## GOAL OF THE EXERCISE
Reproduce this listing in full.

## PROVIDED MATERIAL
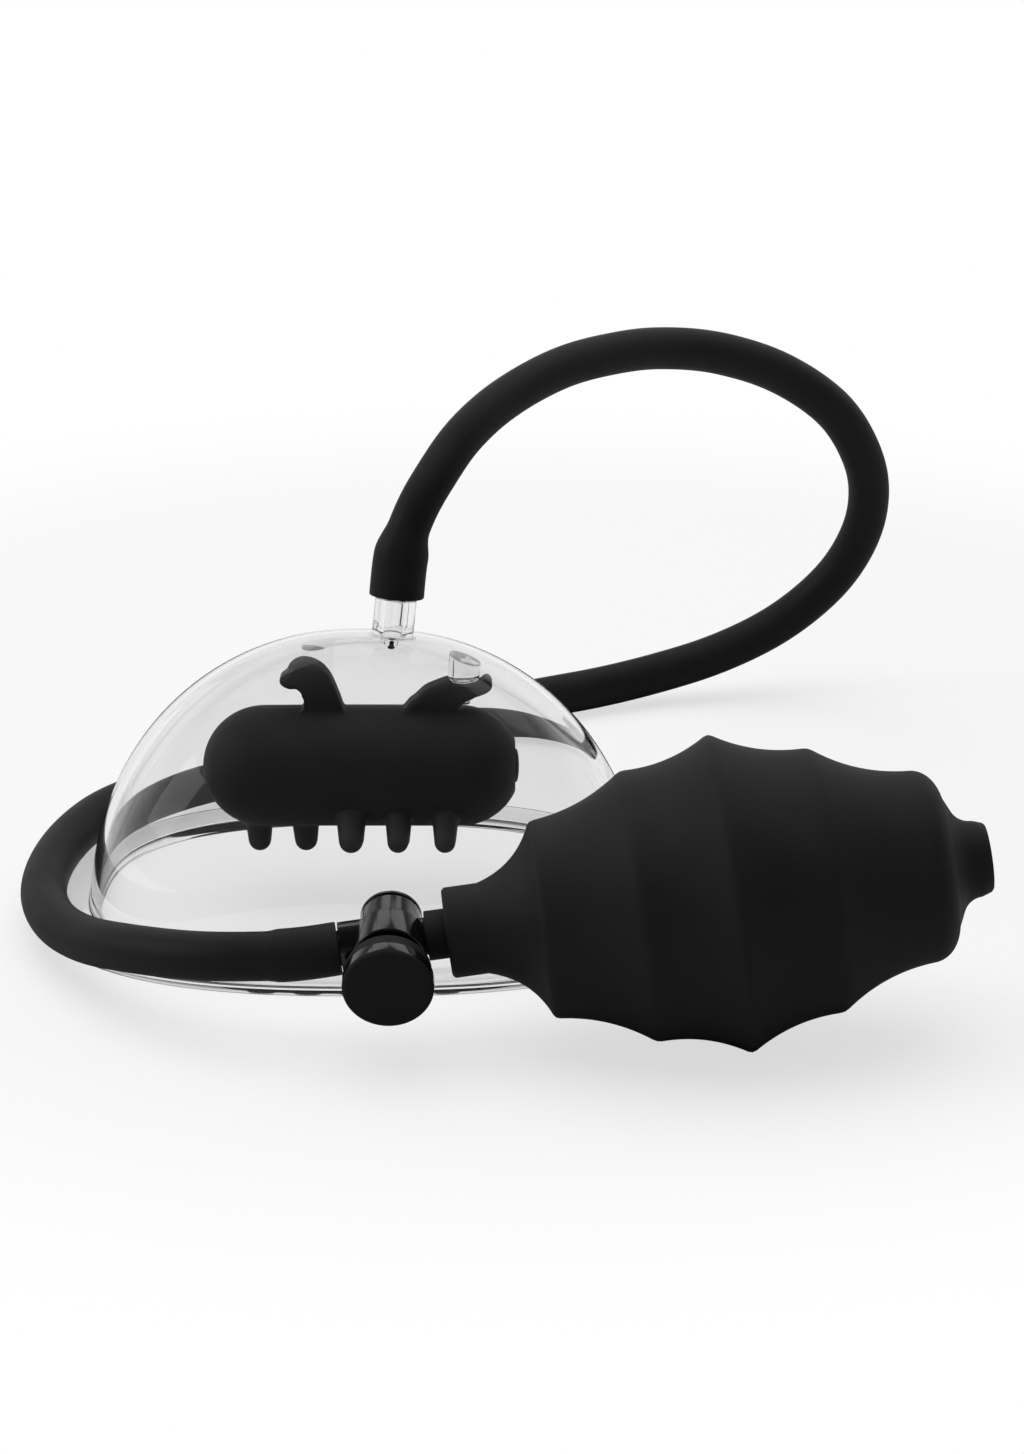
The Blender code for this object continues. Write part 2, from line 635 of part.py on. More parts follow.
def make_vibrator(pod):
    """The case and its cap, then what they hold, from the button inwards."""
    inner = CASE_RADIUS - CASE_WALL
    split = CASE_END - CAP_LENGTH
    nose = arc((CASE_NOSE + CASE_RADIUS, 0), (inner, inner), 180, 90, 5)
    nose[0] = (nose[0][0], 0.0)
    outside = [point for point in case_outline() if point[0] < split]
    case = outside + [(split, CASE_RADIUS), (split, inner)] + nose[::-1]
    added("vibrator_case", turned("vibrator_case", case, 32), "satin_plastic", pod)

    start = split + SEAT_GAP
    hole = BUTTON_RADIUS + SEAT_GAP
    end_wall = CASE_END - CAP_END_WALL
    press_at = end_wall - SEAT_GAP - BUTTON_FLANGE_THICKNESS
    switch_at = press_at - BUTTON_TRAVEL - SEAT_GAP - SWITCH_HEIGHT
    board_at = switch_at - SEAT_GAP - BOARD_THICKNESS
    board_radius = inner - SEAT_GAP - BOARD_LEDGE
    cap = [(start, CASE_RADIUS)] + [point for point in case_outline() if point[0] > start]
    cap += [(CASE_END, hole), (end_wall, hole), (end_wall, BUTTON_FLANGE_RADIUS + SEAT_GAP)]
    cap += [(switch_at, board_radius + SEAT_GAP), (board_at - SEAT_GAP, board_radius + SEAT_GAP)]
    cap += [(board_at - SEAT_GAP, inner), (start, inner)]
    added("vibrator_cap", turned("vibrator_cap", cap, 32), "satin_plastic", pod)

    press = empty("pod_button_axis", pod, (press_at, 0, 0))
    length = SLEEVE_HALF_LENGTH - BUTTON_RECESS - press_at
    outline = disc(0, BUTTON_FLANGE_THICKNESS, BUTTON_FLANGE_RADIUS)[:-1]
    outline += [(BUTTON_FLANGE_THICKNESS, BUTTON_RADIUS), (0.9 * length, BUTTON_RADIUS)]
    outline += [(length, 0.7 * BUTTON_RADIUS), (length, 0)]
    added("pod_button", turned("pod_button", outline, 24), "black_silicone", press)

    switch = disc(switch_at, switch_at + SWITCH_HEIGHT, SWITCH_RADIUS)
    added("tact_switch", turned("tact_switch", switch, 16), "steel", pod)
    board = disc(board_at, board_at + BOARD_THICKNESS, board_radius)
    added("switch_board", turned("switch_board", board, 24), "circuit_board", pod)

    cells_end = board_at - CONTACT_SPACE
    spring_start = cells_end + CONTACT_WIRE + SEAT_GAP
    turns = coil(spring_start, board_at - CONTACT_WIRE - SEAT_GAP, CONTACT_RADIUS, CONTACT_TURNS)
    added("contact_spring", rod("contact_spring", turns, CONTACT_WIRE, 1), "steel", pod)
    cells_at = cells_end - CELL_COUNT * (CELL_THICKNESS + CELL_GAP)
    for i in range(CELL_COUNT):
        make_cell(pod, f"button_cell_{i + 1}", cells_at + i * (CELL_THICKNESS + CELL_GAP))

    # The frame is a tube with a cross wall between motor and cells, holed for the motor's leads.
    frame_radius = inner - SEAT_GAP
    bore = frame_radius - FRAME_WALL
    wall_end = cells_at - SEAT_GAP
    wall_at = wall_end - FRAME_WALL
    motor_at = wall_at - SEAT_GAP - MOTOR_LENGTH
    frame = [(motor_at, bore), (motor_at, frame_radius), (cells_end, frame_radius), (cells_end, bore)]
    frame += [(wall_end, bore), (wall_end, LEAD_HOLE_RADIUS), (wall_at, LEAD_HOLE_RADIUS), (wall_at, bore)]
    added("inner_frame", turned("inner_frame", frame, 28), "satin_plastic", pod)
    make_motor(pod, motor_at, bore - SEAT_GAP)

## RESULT
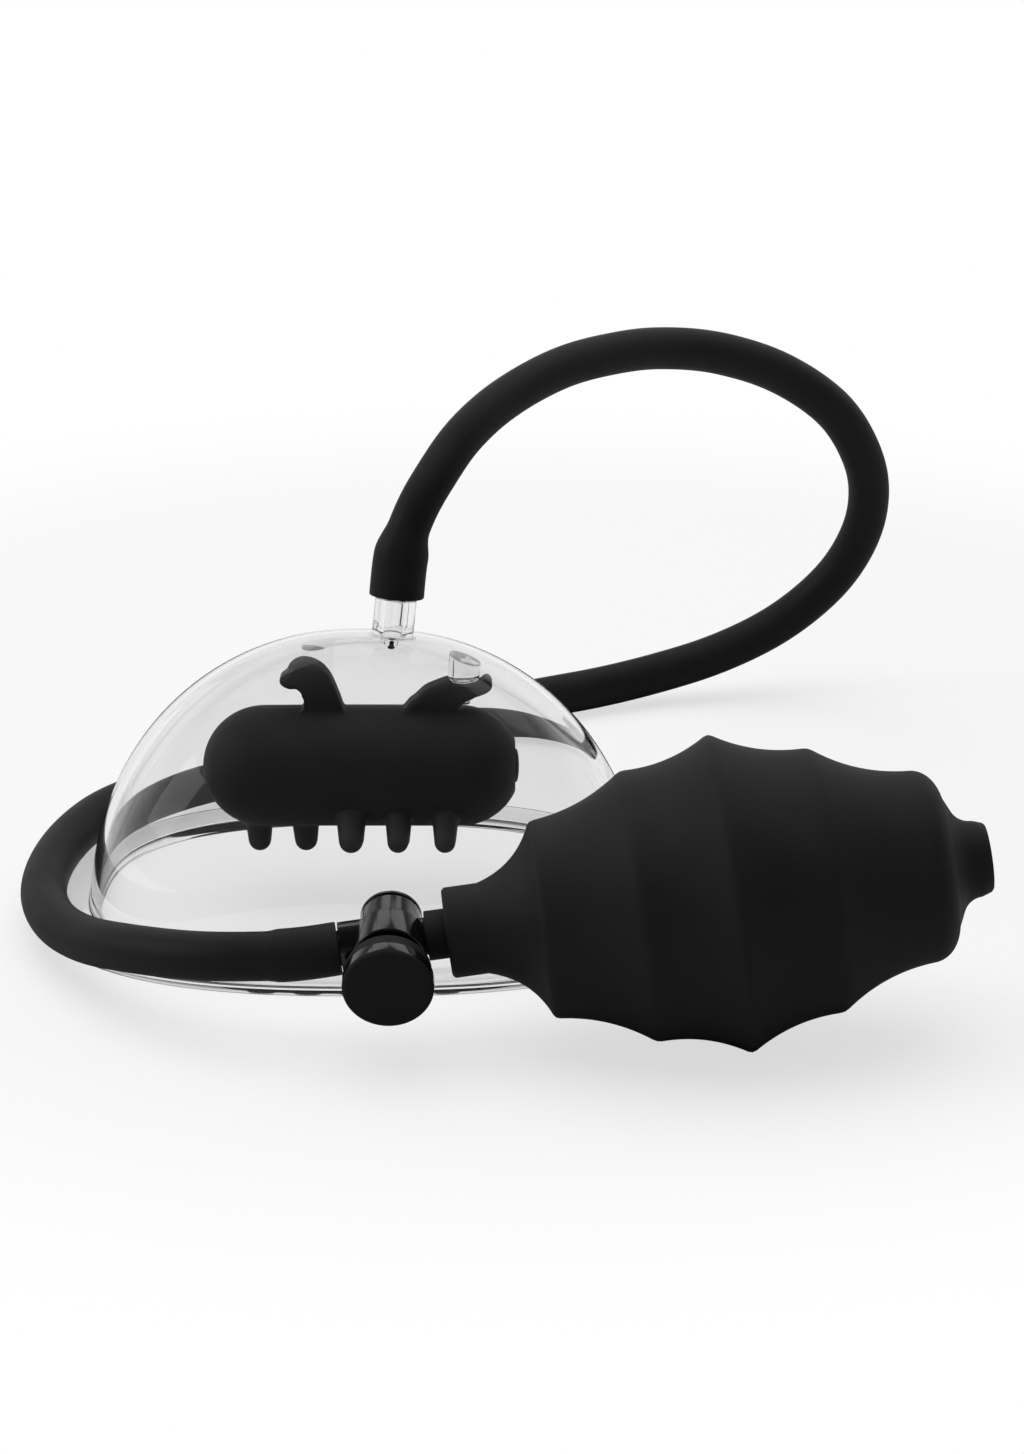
The Blender code for this object continues. Write part 2, from line 635 of part.py on. More parts follow.
def make_vibrator(pod):
    """The case and its cap, then what they hold, from the button inwards."""
    inner = CASE_RADIUS - CASE_WALL
    split = CASE_END - CAP_LENGTH
    nose = arc((CASE_NOSE + CASE_RADIUS, 0), (inner, inner), 180, 90, 5)
    nose[0] = (nose[0][0], 0.0)
    outside = [point for point in case_outline() if point[0] < split]
    case = outside + [(split, CASE_RADIUS), (split, inner)] + nose[::-1]
    added("vibrator_case", turned("vibrator_case", case, 32), "satin_plastic", pod)

    start = split + SEAT_GAP
    hole = BUTTON_RADIUS + SEAT_GAP
    end_wall = CASE_END - CAP_END_WALL
    press_at = end_wall - SEAT_GAP - BUTTON_FLANGE_THICKNESS
    switch_at = press_at - BUTTON_TRAVEL - SEAT_GAP - SWITCH_HEIGHT
    board_at = switch_at - SEAT_GAP - BOARD_THICKNESS
    board_radius = inner - SEAT_GAP - BOARD_LEDGE
    cap = [(start, CASE_RADIUS)] + [point for point in case_outline() if point[0] > start]
    cap += [(CASE_END, hole), (end_wall, hole), (end_wall, BUTTON_FLANGE_RADIUS + SEAT_GAP)]
    cap += [(switch_at, board_radius + SEAT_GAP), (board_at - SEAT_GAP, board_radius + SEAT_GAP)]
    cap += [(board_at - SEAT_GAP, inner), (start, inner)]
    added("vibrator_cap", turned("vibrator_cap", cap, 32), "satin_plastic", pod)

    press = empty("pod_button_axis", pod, (press_at, 0, 0))
    length = SLEEVE_HALF_LENGTH - BUTTON_RECESS - press_at
    outline = disc(0, BUTTON_FLANGE_THICKNESS, BUTTON_FLANGE_RADIUS)[:-1]
    outline += [(BUTTON_FLANGE_THICKNESS, BUTTON_RADIUS), (0.9 * length, BUTTON_RADIUS)]
    outline += [(length, 0.7 * BUTTON_RADIUS), (length, 0)]
    added("pod_button", turned("pod_button", outline, 24), "black_silicone", press)

    switch = disc(switch_at, switch_at + SWITCH_HEIGHT, SWITCH_RADIUS)
    added("tact_switch", turned("tact_switch", switch, 16), "steel", pod)
    board = disc(board_at, board_at + BOARD_THICKNESS, board_radius)
    added("switch_board", turned("switch_board", board, 24), "circuit_board", pod)

    cells_end = board_at - CONTACT_SPACE
    spring_start = cells_end + CONTACT_WIRE + SEAT_GAP
    turns = coil(spring_start, board_at - CONTACT_WIRE - SEAT_GAP, CONTACT_RADIUS, CONTACT_TURNS)
    added("contact_spring", rod("contact_spring", turns, CONTACT_WIRE, 1), "steel", pod)
    cells_at = cells_end - CELL_COUNT * (CELL_THICKNESS + CELL_GAP)
    for i in range(CELL_COUNT):
        make_cell(pod, f"button_cell_{i + 1}", cells_at + i * (CELL_THICKNESS + CELL_GAP))

    # The frame is a tube with a cross wall between motor and cells, holed for the motor's leads.
    frame_radius = inner - SEAT_GAP
    bore = frame_radius - FRAME_WALL
    wall_end = cells_at - SEAT_GAP
    wall_at = wall_end - FRAME_WALL
    motor_at = wall_at - SEAT_GAP - MOTOR_LENGTH
    frame = [(motor_at, bore), (motor_at, frame_radius), (cells_end, frame_radius), (cells_end, bore)]
    frame += [(wall_end, bore), (wall_end, LEAD_HOLE_RADIUS), (wall_at, LEAD_HOLE_RADIUS), (wall_at, bore)]
    added("inner_frame", turned("inner_frame", frame, 28), "satin_plastic", pod)
    make_motor(pod, motor_at, bore - SEAT_GAP)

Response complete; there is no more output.